Si vous la croisez un jour au Salon du livre de Montréal, c’est ILVIA son prénom. Elle est désormais bénévole au Salon du livre de Montréal. Elle capote. Il y a les livres, partout, et les auteurs dont il faut s’occuper un peu, s’assurer qu’ils ont tout ce dont ils ont besoin. Ils sont tous très gentils, qu’elle m’assure. Elle aime tellement le Salon du livre de Montréal qu’elle prend désormais ses congés du boulot à l’automne pour être certaine d’y amener ses enfants.
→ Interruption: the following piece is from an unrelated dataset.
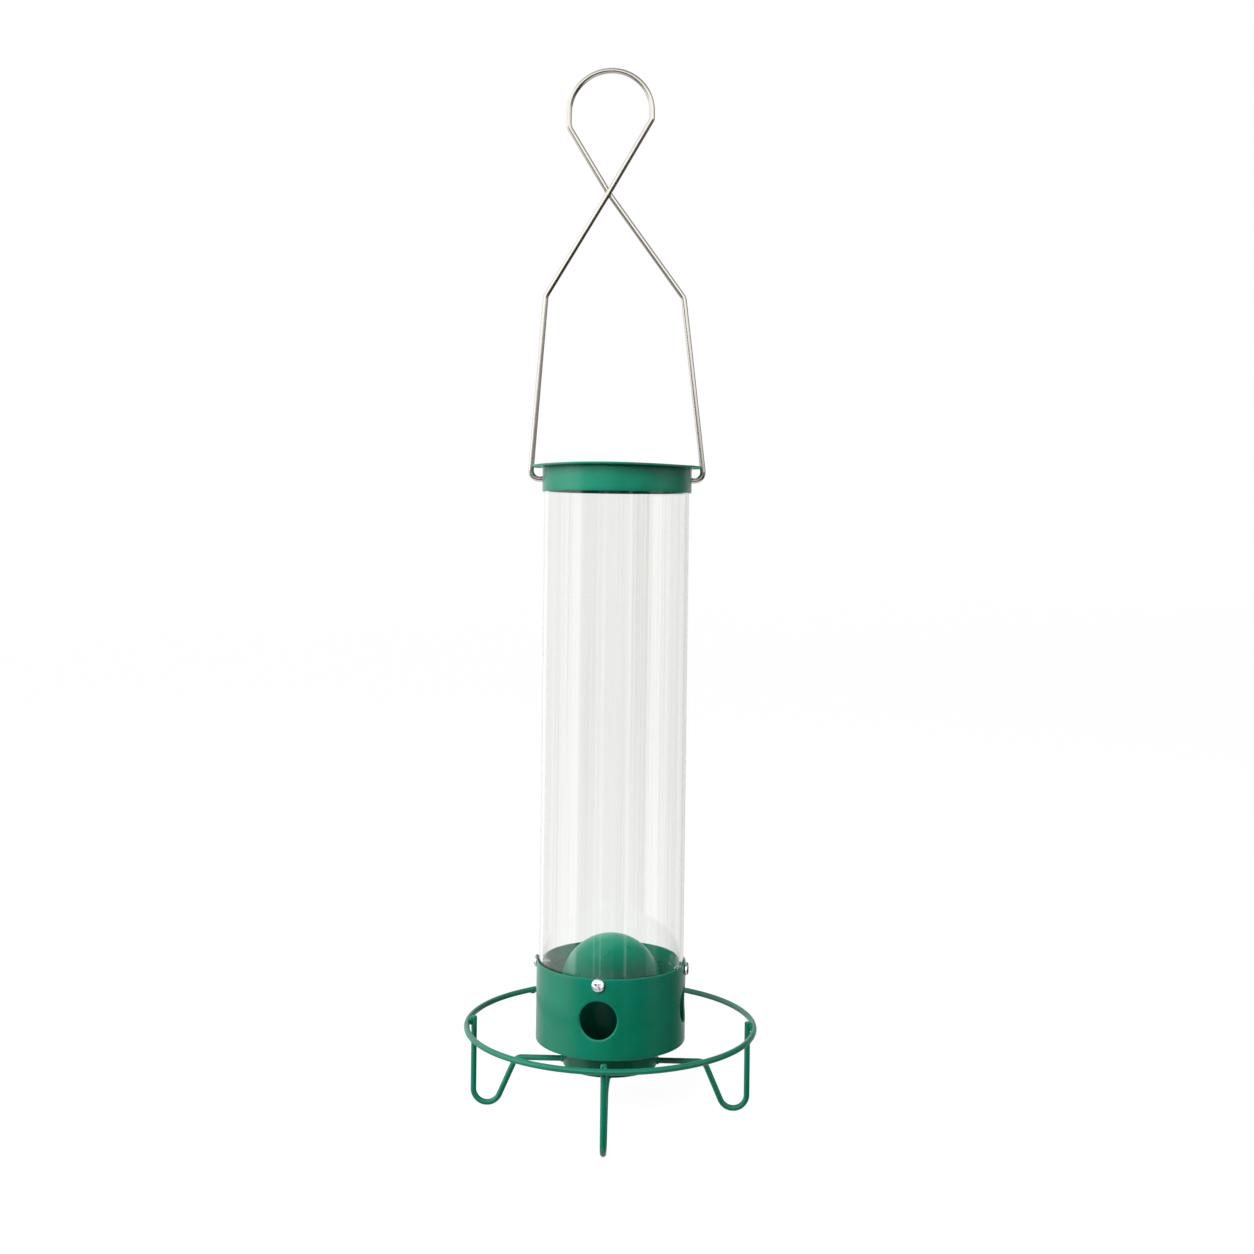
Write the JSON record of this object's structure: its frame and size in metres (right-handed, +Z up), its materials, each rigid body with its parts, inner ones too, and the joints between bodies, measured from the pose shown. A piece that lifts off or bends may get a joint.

Toute l’année, elle économise en prévision de ça, pour qu’ils rencontrent leurs auteurs préférés, fassent signer leurs exemplaires... Surtout, surtout, pour qu’ils aient une enfance différente de la sienne, une enfance littéraire, empreinte de rencontres stimulantes, de sorties avec une maman aimante et rieuse dont ils peuvent être fiers.

Ilvia la bénévole ne se raconte pas comme ça à tout le monde. Il faut aller gratter un peu, être curieux. C’est le cas pour tellement d’inconnus qu’on croise, dont on se fait des idées préconçues, ou rien du tout, qu’on voit sans les voir. Certes, si au Salon il y a les auteurs, les vedettes, des gens «importants» qui retiennent toute l’attention – c’est normal –, en coulisses, il y a les précieux bénévoles comme Ilvia qui, ma foi, sont souvent pas mal plus passionnants que ceux qui ont leur visage de gagnant sur les affiches géantes en haut des stands… Suffit de les écouter, de s’y intéresser pour vrai. Oui, cette édition 2020 du Salon du livre de Montréal sera bien spéciale. Mais ce sera grâce à toi, Ilvia. Merci d’adoucir ma pandémie.